10年も前の、2013年3月に廃校になっていました。隣の地区の小学校に統合されたのです。
明治11年(1878年)創立の学校でしたが、校舎の老朽化が進んでいたうえ、2つの学年の児童が同じ1つの学級になって授業を受ける「複式学級」の解消が背景にあったようです。
校庭には、植えてから100年を超えるソメイヨシノの古木が数本ありました。
ただ、廃校になって以降も、毎年ここで、桜の「花見会」が地区の方によって開かれている、と宿で聞きました。
浅虫温泉、再生へ
浅虫温泉には、温泉の「源泉」が「8ヶ所」にあります。このうち「椿館」や「旅館柳の湯」など歴史のある「5ヶ所」は、自前で源泉を管理して、「自家源泉かけ流し」をウリにしています。
ほかの「3ヵ所」の源泉については、1966年(昭和41年)に設立された「浅虫温泉事業協同組合」が温泉をポンプでくみ上げて貯湯槽に入れて集中管理し、地域のホテル・旅館や一般家庭にパイプで温泉を供給しています。(参考;「浅虫地区の温泉熱利用可能性調査報告書」平成22年2月青森県)
ところが、1990年代初めのバブル景気崩壊以降、社員旅行など団体の宿泊客が激減。
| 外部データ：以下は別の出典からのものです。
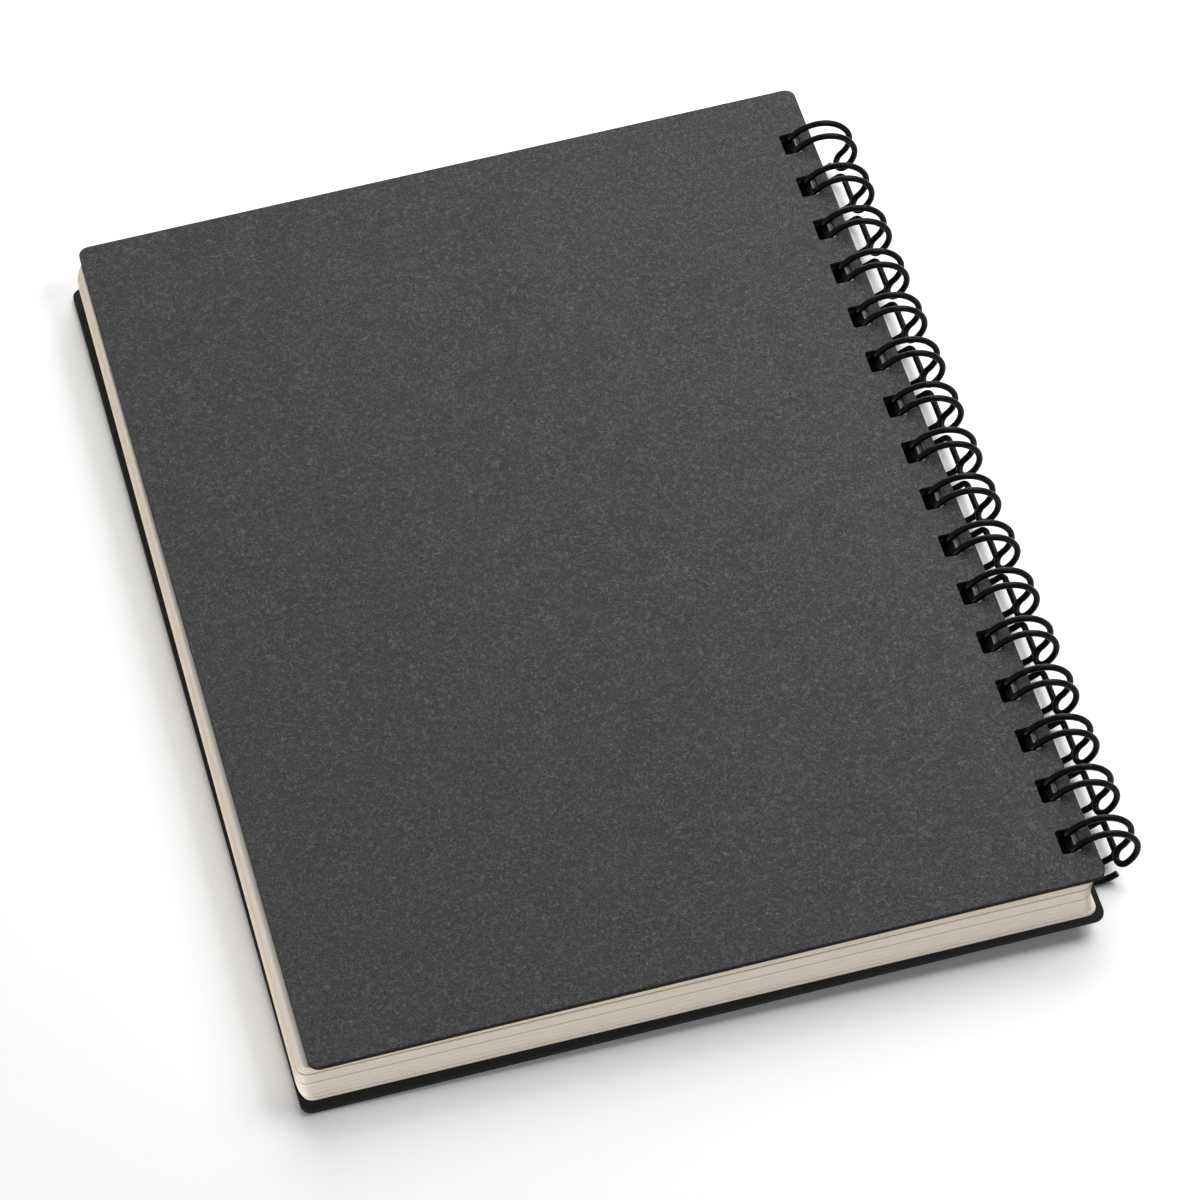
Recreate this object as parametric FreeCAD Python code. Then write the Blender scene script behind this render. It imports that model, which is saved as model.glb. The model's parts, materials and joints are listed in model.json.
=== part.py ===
import FreeCAD, Part
import math
import os

# A twin-wire notebook lying closed on its front cover.
# All lengths are in millimetres and all angles are in degrees.
# While it is built, X runs from the back cover's fore edge (0) to its spine edge,
# Y runs from the back cover's near edge (0) to its far edge, and Z rises from the
# front cover's underside (0). The whole book is then tipped so that it rests on the
# front cover's fore edge and on the rings, and moved to stand on its bottom centre.

# Covers, single boards
cover_width = 152.4
cover_length = 215.9
cover_thickness = 1.1
cover_corner_radius = 2.2
cover_arris_radius = 0.25
front_extra_width = 1.7
front_setback = 1.2
front_near_shift = 3.3

# Leaves, one block that leans towards the near edge from top to bottom
page_width_inset = 0.5
page_length_inset = 2.1
page_stack = 7.0
page_corner_radius = 2.2
page_near_inset = 0.1
page_lean = 2.0
page_slack = 0.25
page_levels = 8

# Punched holes, one for each finger of the wire, as many as the spine edge takes
hole_pitch = 12.7
hole_length = 5.8
hole_width = 3.9
hole_corner_radius = 0.5
spine_strip = 2.6
near_margin = 9.9
least_far_margin = 9.0

# Twin wire. Each finger is round where it passes the holes, bulges a little above the
# spine, and closes in a tighter bend over its own roots.
wire_diameter = 1.3
twin_spacing = 3.9
ring_centre_out = 0.85
running_clearance = 0.06
bulge_share = 0.08
bulge_start_angle = 140.0
closing_share = 0.73
closing_start_angle = 30.0
tip_end_angle = -52.0
root_end_angle = -58.0
root_bend_radius = 1.2

# Sizes that follow from the ones above
wire_radius = wire_diameter / 2
book_thickness = 2 * cover_thickness + page_stack
page_width = cover_width - page_width_inset
page_length = cover_length - page_length_inset
spine_x = cover_width
ring_x = spine_x + ring_centre_out
back_strip_x = spine_x - spine_strip
front_strip_x = spine_x - front_setback - spine_strip
ring_z = (
    (ring_x - back_strip_x) ** 2 + book_thickness ** 2 - (ring_x - front_strip_x) ** 2
) / (2 * book_thickness)
strip_reach = math.hypot(ring_x - back_strip_x, book_thickness - ring_z)
ring_radius = strip_reach + wire_radius + running_clearance
bulge = bulge_share * ring_radius
bulge_radius = ring_radius + bulge
closing_radius = closing_share * ring_radius
hole_count = int((cover_length - near_margin - least_far_margin) / hole_pitch) + 1
hole_ys = [near_margin + i * hole_pitch for i in range(hole_count)]


def unit(angle):
    """Direction in the XZ plane, counted from +X towards +Z."""
    turn = math.radians(angle)
    return FreeCAD.Vector(math.cos(turn), 0, math.sin(turn))


def rounded_outline(x0, x1, y0, y1, z, radius):
    """Closed wire of a rectangle with rounded corners, level at height z."""
    corners = [
        (x1 - radius, y1 - radius, 0),
        (x0 + radius, y1 - radius, 90),
        (x0 + radius, y0 + radius, 180),
        (x1 - radius, y0 + radius, 270),
    ]
    arcs = []
    for cx, cy, start in corners:
        points = []
        for angle in (start, start + 45, start + 90):
            turn = math.radians(angle)
            points.append(FreeCAD.Vector(cx + radius * math.cos(turn), cy + radius * math.sin(turn), z))
        arcs.append(Part.Arc(*points).toShape())
    edges = []
    for i, arc in enumerate(arcs):
        following = arcs[(i + 1) % len(arcs)]
        edges.append(arc)
        edges.append(Part.makeLine(arc.lastVertex().Point, following.firstVertex().Point))
    return Part.Wire(edges)


def hole_outline(edge_x, y, z):
    """Outline of one hole in a sheet whose spine edge is at edge_x."""
    right = edge_x - spine_strip
    return rounded_outline(
        right - hole_width, right, y - hole_length / 2, y + hole_length / 2, z, hole_corner_radius
    )


def make_cover(x0, x1, y0, z0):
    """Board with rounded corners, softened arrises and a row of holes."""
    outline = Part.Face(rounded_outline(x0, x1, y0, y0 + cover_length, z0, cover_corner_radius))
    board = outline.extrude(FreeCAD.Vector(0, 0, cover_thickness))
    rim = [e for e in board.Edges if abs(e.BoundBox.ZLength) < cover_thickness / 2]
    board = board.makeFillet(cover_arris_radius, rim)
    cutters = []
    for y in hole_ys:
        face = Part.Face(hole_outline(x1, y, z0 - cover_thickness))
        cutters.append(face.extrude(FreeCAD.Vector(0, 0, 3 * cover_thickness)))
    return board.cut(Part.makeCompound(cutters))


def page_edge_x(z):
    """Spine edge of the leaf at height z: its holes ride on the ring."""
    rise = (z - ring_z) / ring_radius
    slant = math.sqrt(1 - rise ** 2)
    wire_x = ring_x - ring_radius * slant
    return wire_x + wire_radius / slant + spine_strip + page_slack


def page_near_y(z):
    """Near edge of the leaf at height z."""
    depth = (cover_thickness + page_stack - z) / page_stack
    return page_near_inset - page_lean * depth


def make_page_block():
    """All the leaves as one solid, ruled between levels, with slanting holes."""
    heights = [cover_thickness + page_stack * i / page_levels for i in range(page_levels + 1)]
    outlines = []
    for z in heights:
        edge = page_edge_x(z)
        near = page_near_y(z)
        outlines.append(
            rounded_outline(edge - page_width, edge, near, near + page_length, z, page_corner_radius)
        )
    block = Part.makeLoft(outlines, True, True)
    cutters = []
    for y in hole_ys:
        wires = [hole_outline(page_edge_x(heights[0]), y, heights[0] - cover_thickness)]
        wires += [hole_outline(page_edge_x(z), y, z) for z in heights]
        wires.append(hole_outline(page_edge_x(heights[-1]), y, heights[-1] + cover_thickness))
        cutters.append(Part.makeLoft(wires, True, True))
    return block.cut(Part.makeCompound(cutters))


def disc(point, direction):
    return Part.Face(Part.Wire(Part.makeCircle(wire_radius, point, direction)))


def wire_arc(centre, radius, start, end):
    """Round wire bent about a line along Y, from one angle to a larger one."""
    point = centre + unit(start) * radius
    section = disc(point, unit(start + 90))
    return section.revolve(centre, FreeCAD.Vector(0, -1, 0), end - start)


def wire_bend(point, heading, side, radius, turn):
    """Round wire that leaves a ring at point and bends flat towards side * Y."""
    pivot = point + FreeCAD.Vector(0, side * radius, 0)
    axis = heading.cross(FreeCAD.Vector(0, side, 0))
    return disc(point, heading).revolve(pivot, axis, turn)


def make_binding_wire():
    """One wire folded into a row of two-legged fingers, each closed to a ring."""
    pieces = []
    root_heading = unit(root_end_angle + 90)
    tip_heading = unit(tip_end_angle - 90)
    to_bulge = unit(bulge_start_angle) * -bulge
    to_closing = to_bulge + unit(closing_start_angle) * (bulge_radius - closing_radius)
    for number, y in enumerate(hole_ys):
        centre = FreeCAD.Vector(ring_x, y, ring_z)
        for side in (-1, 1):
            shift = FreeCAD.Vector(0, side * twin_spacing / 2, 0)
            middle = centre + shift
            pieces.append(wire_arc(middle + to_closing, closing_radius, tip_end_angle, closing_start_angle))
            pieces.append(wire_arc(middle + to_bulge, bulge_radius, closing_start_angle, bulge_start_angle))
            pieces.append(wire_arc(middle, ring_radius, bulge_start_angle, root_end_angle + 360))
            at_end = (number == 0 and side < 0) or (number == hole_count - 1 and side > 0)
            if not at_end:
                root = middle + unit(root_end_angle) * ring_radius
                pieces.append(wire_bend(root, root_heading, side, root_bend_radius, 90))
        tip = centre + to_closing + unit(tip_end_angle) * closing_radius
        tip = tip - FreeCAD.Vector(0, twin_spacing / 2, 0)
        pieces.append(wire_bend(tip, tip_heading, 1, twin_spacing / 2, 180))
    bar_length = hole_pitch - twin_spacing - 2 * root_bend_radius
    bar_offset = unit(root_end_angle) * ring_radius + root_heading * root_bend_radius
    for y in hole_ys[:-1]:
        start = FreeCAD.Vector(ring_x, y + twin_spacing / 2 + root_bend_radius, ring_z) + bar_offset
        pieces.append(Part.makeCylinder(wire_radius, bar_length, start, FreeCAD.Vector(0, 1, 0)))
    return pieces[0].multiFuse(pieces[1:])


def make_book():
    """Every piece by its name, in the flat book's own axes."""
    front_x1 = spine_x - front_setback
    front_x0 = front_x1 - cover_width - front_extra_width
    back_z = cover_thickness + page_stack
    return {
        "back_cover": make_cover(0, spine_x, 0, back_z),
        "page_block": make_page_block(),
        "front_cover": make_cover(front_x0, front_x1, -front_near_shift, 0),
        "binding_wire": make_binding_wire(),
    }


# The book leans on the front cover's fore edge and on the lowest points of the rings.
fore_edge_x = spine_x - front_setback - cover_width - front_extra_width
rest_x = fore_edge_x + cover_arris_radius
ring_reach = math.hypot(ring_x - rest_x, ring_z)
ring_slope = math.degrees(math.atan2(ring_z, ring_x - rest_x))
book_tilt = math.degrees(math.asin((ring_radius + wire_radius) / ring_reach)) - ring_slope


def set_down(shape):
    """Tip a piece about the line on which the front cover rests."""
    shape = shape.copy()
    shape.rotate(FreeCAD.Vector(rest_x, 0, 0), FreeCAD.Vector(0, -1, 0), book_tilt)
    return shape


def main():
    os.makedirs("parts", exist_ok=True)
    book = {name: set_down(shape) for name, shape in make_book().items()}
    bounds = FreeCAD.BoundBox()
    for shape in book.values():
        bounds.add(shape.optimalBoundingBox(False))
    home = FreeCAD.Vector(-bounds.Center.x, -bounds.Center.y, -bounds.ZMin)
    for name, shape in book.items():
        shape.translate(home)
        shape.exportStep("parts/" + name + ".step")
        print(name, "solids", len(shape.Solids), "valid", shape.isValid(), "volume", round(shape.Volume, 1))
    print("ring radius", round(ring_radius, 3), "tilt", round(book_tilt, 3))
    print("box", bounds)
    print("home", home)


main()
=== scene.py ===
import json
import math
import random
import bpy
from mathutils import Matrix, Vector
from mathutils.geometry import tessellate_polygon


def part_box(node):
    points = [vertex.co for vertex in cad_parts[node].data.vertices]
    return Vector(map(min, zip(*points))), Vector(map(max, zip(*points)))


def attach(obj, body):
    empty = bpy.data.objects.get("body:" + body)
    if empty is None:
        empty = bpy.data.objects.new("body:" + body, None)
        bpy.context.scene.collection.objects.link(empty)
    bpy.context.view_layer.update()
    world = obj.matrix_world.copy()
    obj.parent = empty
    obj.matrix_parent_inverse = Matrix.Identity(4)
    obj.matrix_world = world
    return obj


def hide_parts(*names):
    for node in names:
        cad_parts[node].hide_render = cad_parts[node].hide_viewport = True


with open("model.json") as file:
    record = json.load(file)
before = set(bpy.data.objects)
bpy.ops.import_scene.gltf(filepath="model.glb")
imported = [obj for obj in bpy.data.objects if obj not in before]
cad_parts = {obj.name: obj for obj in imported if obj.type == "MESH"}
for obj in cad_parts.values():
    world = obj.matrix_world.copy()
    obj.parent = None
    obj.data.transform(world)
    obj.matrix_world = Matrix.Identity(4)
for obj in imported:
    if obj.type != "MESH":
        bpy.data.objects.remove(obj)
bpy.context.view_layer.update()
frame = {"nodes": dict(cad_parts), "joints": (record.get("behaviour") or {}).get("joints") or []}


# The camera looks down on the book from its near left, through a long lens, so the long
# edges draw together only a little. Its angles are in degrees and its lengths in metres.
camera_target = Vector((0.0001, -0.0111, 0.0081))
camera_distance = 1.1786
camera_turn = 12.32
camera_drop = 49.47
camera_roll = -2.96
camera_lens_mm = 181.84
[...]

それに加えて2020年春から新型コロナウイルス感染症の感染拡大によって、客足が途絶え、宿泊施設の経営が相当厳しくなったようです。
官民ファンドが「椿館」など支援へ
政府と民間が共同出資する官民ファンドの㈱地域経済活性化支援機構が、浅虫温泉の支援に乗り出すと発表したのは、先日の2023年3月9日でした。
支援する対象は、①「椿館」「宿屋つばき」を経営する椿館②「南部屋・海扇閣」を経営する南部屋旅館③ホテル秋田屋――の3社。
3社はこの機構に「株式」を無償譲渡して議決権を手放す代わりに、機構から設備投資などに必要な融資を受けるほか、機構から経営管理に通じた人材を役員として派遣してもらえるようです。
「椿館」の場合は、広報資料によると、2億1500万円の融資を受けることになっています。
「温泉地」は日本全国、どこもかしこもさびれつつあるような印象を受けます。高齢者にはまだ魅力があるんですが、若い人を「温泉」だけでひきつけるのは難しいかも・・・・。